St John agrees that the tower exerted a certain creative control over their work. “When I first saw the plans, what stuck out to me was that it was a receiver, it was in the landscape, it didn’t seem to have a purpose – buildings like that just don’t get built,” he says. “But it was quite uncanny. It was like we knew what we needed to do with the installation, without any prompting from The Sculpture Workshop. The space itself, the architecture, kind of told us what to do.”

For all of its physical signposts and industrial sound references – bygone blacksmiths, gas works, construction sites, railways – Concrete Antenna is equally concerned with space and imagination. It’s in the installation’s gorgeous minimalist compositions, and it’s at the very heart of the way that Perman, Kirby and St John conceived the installation: they created it almost entirely from memory.

“When we first visited the tower last year, it wasn’t finished, and we were only there for five minutes,” Perman recalls. “I think it was another six months before we got back in again. So a lot of the installation was written from our memory, or imagination, of the space.”

Much is left to our imagination within the tower, too: its structure raises questions about what is there and what is not (and what has gone before). In an accompanying essay, Perman notes: “At first glance it has no obvious purpose – you can walk inside but cannot climb up to see what must be an incredible view of Edinburgh from the top.”

For Kirby, this is key to the building’s strange allure. “When you walk in, you can’t help but look up,” he says. “It’s like a magnet.

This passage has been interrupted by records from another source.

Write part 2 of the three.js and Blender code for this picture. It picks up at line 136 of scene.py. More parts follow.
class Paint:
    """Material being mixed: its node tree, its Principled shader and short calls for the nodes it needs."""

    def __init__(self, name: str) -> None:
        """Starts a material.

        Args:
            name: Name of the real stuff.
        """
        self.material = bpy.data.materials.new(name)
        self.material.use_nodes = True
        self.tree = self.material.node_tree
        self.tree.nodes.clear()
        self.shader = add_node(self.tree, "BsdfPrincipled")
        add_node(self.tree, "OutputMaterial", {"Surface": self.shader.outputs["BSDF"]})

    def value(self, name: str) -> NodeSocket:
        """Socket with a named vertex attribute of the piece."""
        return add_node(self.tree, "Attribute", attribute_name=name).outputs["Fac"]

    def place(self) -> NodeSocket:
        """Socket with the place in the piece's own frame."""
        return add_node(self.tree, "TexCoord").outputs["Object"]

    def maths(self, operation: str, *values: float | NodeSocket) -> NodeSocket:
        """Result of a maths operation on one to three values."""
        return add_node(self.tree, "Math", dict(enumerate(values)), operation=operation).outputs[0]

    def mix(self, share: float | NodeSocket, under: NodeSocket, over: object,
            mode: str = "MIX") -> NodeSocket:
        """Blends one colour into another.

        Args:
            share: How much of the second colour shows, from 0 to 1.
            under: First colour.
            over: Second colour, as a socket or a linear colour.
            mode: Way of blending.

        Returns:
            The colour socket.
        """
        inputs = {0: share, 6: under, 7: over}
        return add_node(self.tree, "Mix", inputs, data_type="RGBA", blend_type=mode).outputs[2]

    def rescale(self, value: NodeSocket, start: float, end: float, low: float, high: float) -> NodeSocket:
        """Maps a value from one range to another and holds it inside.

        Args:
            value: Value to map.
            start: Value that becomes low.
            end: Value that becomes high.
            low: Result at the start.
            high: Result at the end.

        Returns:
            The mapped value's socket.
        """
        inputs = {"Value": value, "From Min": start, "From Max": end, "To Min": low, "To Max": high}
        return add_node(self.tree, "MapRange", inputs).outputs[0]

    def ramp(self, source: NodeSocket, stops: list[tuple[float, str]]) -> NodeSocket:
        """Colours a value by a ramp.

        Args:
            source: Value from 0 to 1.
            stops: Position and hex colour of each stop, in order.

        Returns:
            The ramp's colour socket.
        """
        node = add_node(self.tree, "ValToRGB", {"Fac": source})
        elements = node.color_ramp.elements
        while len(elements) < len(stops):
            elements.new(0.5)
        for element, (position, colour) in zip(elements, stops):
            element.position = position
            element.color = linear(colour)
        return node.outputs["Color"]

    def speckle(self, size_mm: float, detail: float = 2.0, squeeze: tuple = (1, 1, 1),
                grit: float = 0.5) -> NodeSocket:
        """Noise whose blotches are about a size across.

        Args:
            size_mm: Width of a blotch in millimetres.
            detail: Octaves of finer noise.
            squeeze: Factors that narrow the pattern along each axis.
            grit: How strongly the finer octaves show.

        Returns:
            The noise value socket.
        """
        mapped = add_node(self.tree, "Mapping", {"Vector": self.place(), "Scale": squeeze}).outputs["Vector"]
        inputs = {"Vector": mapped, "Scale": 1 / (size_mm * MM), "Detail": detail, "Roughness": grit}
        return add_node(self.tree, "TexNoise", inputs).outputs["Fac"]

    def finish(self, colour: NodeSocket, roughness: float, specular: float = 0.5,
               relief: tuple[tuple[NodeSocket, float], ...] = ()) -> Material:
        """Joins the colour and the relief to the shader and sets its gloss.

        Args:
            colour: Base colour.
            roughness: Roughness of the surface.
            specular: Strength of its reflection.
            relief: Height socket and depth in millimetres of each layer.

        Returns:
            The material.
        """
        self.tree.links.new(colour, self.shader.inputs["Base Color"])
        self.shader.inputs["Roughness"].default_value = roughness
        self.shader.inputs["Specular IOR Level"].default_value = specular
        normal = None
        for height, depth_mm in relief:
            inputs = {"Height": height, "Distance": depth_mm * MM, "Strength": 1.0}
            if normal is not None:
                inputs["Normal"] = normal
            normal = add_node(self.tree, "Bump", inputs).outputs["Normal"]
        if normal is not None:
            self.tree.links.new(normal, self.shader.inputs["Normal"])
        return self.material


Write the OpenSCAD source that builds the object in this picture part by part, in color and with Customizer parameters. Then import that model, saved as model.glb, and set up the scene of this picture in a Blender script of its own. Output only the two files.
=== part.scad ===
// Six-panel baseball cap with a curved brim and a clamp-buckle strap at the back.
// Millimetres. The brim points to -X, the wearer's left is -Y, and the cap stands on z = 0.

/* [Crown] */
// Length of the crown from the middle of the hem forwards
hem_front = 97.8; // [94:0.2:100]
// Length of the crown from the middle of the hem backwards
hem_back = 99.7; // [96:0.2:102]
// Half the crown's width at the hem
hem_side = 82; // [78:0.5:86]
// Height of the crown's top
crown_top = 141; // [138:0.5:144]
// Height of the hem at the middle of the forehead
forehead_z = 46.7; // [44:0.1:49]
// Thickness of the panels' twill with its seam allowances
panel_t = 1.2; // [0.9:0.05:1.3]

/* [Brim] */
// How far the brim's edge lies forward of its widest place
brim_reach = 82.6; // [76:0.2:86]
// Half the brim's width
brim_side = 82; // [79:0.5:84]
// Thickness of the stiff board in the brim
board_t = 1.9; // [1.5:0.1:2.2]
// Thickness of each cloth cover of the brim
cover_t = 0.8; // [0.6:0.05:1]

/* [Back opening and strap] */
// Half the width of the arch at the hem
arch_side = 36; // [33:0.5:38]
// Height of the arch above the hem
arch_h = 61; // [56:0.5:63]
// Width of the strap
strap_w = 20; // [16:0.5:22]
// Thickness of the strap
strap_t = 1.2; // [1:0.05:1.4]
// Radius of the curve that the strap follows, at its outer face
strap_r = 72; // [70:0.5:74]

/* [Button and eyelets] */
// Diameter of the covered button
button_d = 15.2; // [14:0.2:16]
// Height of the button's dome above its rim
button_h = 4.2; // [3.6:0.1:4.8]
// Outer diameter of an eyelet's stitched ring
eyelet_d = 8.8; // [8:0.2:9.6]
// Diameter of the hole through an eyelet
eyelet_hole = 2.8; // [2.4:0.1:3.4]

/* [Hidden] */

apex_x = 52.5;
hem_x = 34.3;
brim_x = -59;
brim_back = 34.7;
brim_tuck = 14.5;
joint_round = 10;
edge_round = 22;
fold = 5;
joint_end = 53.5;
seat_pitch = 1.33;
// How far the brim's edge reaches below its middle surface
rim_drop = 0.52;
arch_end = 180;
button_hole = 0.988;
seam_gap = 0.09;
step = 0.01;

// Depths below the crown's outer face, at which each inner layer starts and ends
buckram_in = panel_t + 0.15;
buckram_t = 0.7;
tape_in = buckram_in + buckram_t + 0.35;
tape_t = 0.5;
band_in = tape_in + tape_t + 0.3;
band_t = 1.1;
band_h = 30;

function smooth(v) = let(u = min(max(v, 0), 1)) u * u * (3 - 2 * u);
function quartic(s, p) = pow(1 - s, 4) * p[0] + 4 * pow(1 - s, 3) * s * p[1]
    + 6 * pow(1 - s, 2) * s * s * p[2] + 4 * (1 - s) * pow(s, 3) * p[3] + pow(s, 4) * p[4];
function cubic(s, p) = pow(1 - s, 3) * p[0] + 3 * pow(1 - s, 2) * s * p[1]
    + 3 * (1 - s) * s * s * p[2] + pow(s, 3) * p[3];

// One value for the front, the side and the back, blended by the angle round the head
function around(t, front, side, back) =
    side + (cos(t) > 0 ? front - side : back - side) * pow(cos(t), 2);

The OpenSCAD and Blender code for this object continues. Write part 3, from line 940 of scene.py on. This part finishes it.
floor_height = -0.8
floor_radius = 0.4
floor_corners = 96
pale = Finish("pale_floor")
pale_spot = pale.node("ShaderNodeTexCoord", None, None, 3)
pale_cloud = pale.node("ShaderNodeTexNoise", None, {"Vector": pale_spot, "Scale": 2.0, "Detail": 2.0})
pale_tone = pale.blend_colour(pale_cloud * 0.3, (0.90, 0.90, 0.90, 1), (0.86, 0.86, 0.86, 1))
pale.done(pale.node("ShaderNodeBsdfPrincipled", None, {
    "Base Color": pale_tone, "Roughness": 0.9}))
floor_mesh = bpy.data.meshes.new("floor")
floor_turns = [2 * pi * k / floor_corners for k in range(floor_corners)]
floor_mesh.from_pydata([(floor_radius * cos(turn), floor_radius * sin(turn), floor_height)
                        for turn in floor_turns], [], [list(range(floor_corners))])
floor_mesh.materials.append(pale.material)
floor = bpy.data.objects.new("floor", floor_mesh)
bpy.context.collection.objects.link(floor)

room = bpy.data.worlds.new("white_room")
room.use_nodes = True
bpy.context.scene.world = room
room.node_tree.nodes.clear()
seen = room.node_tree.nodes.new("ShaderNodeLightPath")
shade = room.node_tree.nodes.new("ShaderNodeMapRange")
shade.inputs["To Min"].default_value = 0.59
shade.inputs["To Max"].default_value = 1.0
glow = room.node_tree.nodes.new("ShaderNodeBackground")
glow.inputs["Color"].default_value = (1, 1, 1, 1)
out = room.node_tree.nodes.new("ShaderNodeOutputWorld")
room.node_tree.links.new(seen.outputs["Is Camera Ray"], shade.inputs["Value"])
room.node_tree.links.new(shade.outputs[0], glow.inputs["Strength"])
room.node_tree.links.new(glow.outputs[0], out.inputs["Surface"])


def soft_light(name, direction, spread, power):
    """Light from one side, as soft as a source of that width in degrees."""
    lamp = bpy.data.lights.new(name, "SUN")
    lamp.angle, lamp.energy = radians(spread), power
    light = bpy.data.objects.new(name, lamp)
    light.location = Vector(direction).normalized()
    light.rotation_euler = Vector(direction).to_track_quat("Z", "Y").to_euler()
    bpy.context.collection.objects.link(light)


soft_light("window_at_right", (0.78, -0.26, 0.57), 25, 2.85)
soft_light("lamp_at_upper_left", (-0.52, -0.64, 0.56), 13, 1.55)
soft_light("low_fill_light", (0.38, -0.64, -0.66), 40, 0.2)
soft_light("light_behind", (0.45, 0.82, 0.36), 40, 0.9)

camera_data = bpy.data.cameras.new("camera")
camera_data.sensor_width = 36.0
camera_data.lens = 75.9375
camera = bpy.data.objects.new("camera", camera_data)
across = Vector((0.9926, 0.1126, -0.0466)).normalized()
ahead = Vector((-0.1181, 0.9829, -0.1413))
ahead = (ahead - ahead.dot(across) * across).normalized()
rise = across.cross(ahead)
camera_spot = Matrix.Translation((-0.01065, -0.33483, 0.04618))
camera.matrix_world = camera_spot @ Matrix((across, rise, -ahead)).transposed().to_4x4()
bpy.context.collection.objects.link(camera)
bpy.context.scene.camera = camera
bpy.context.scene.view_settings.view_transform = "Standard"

It pulls your head up, and you see that space above. We haven’t been up there, so I’ve no idea what the view is, and in a way that’s nice. It leaves the space for the imagination.”

It’s a welcoming space, too – uncanny, but never alienating. “The installation’s interactive,” Kirby explains. “It detects people approaching – as you approach the doorway you’ll hear a voice – and the idea is that it pulls you in. As you cross the threshold, music starts up very high in the tower, and a soundscape kind of falls down on you. So it’s got, I hope, this sense of being there for people to discover, by walking in, rather than it just sitting there, doing its thing, not caring about people.”

The tower’s apparent compassion has paid off. Perman, Kirby and St John became so fond of its physical and psychic charms that they decided to immortalise the structure on celluloid. “There was no intention for an album, but when I was mixing the sound for the installation, I got to know the music we’d composed really intimately,” Perman recalls. “I just thought, ‘I love this. It should live on beyond the installation.’” Kirby nods. “We had to release this as a record, because we fell in love with the project, and with the site. But we thought we’d at least have to doff our caps to a thread that runs through all our work – the idea of not having a definitive version of recorded music,” he says.

“So we put a tide table into the package. One side is labelled ‘Tide Out’ and the other side is labelled ‘Tide In’, and the instruction is to look at the tide table and then play the relevant side. By doing so, we’re taking a little bit of control away from you, and also it means you’ll be playing a particular side while the tower installation’s playing the same version. So what you’re doing in your living room is tying you to this tower out in Newhaven; connecting you with anyone that might be in there at that time.”

St John revelled in giving the building, and local environment, creative jurisdiction. “You’re taking composition away from yourself in the best possible way,” he says. “The only non field recording or archive sound is the piano. Everything else is sampled or sourced from sounds in the local area. It takes a long time, but you find that from across all these disparate sources – foghorns and ships whistles and YouTube clips and steam engines – you start finding chords and resonances. Everything becomes in tune.”

It’s a beautiful tune at that, from an unlikely star – a brown clay brick and concrete tower, brightening our northern sky.

Concrete Antenna runs Monday to Saturday, 10am to 5pm, at the Edinburgh Sculpture Workshop. A 12” LP box set with art prints, essays and tide tables is released on Monday via Random Spectacular.